Nothing in here specific to women. But just parents in general.

APS is good that it allows both parents flexability to parent. As evidenced by the education outcomes of ACT children.

It should be seen that parents cost workplaces money but it should also be shown that both genders should be taking these up. Until then men don’t realise what their missing and continue to treat women just as the carers. If both parents were encouraged to parent you’d see much better conditions for both genders.

crackerpants12:46 pm 18 Jan 16

Thank you for writing this piece Kim, you raise issues that many of us have struggled with (and it’s not over yet!).

Unfortunately I don’t think it will prompt much constructive discussion here – there will be a lot of “in my day women stayed at home”, “maybe if people didn’t buy iPads and cars, mothers wouldn’t have to work”, “mothers drive their kids around in CARS and I don’t approve of that” etc etc.

There will be a lot of ill feeling directed at working mums in general because we get paid by the government to have kids, and expect employers to bend over backwards to accommodate us. Young people get angry at working mums because they have to cover for them every time a child gets sick (because working mums haven’t already done the same thing in their first 10-20 years in the workforce, and young workers will never have their own families when they’re older), and older workers get disgruntled because “in my day”.

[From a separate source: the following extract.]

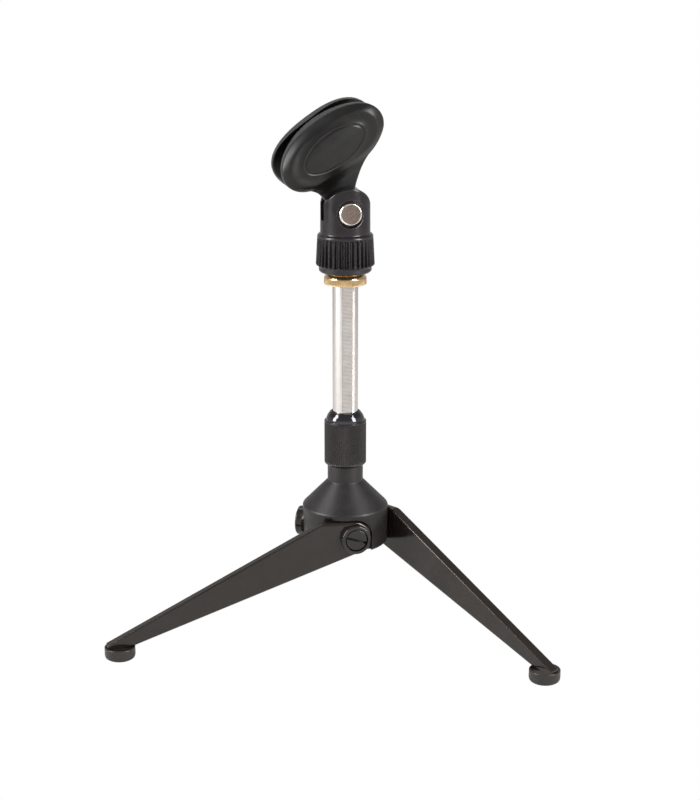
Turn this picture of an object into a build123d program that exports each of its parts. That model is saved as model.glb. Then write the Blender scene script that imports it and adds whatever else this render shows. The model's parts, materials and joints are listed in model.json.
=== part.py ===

I’m very, very lucky to be in the APS. so each of my three transitions back to work have been pretty smooth, but by the same token, I joined the APS in the first place because of the conditions offered – generally, and to working mums. I’m fortunate to be part of a happy, accommodating team with a “swings and roundabouts” approach to work, and I have fought the good fight to be able to log in remotely as needed, which works well for me and my team. I work in a department where the majority of the workforce is female, so generally speaking it’s a great environment for working mums.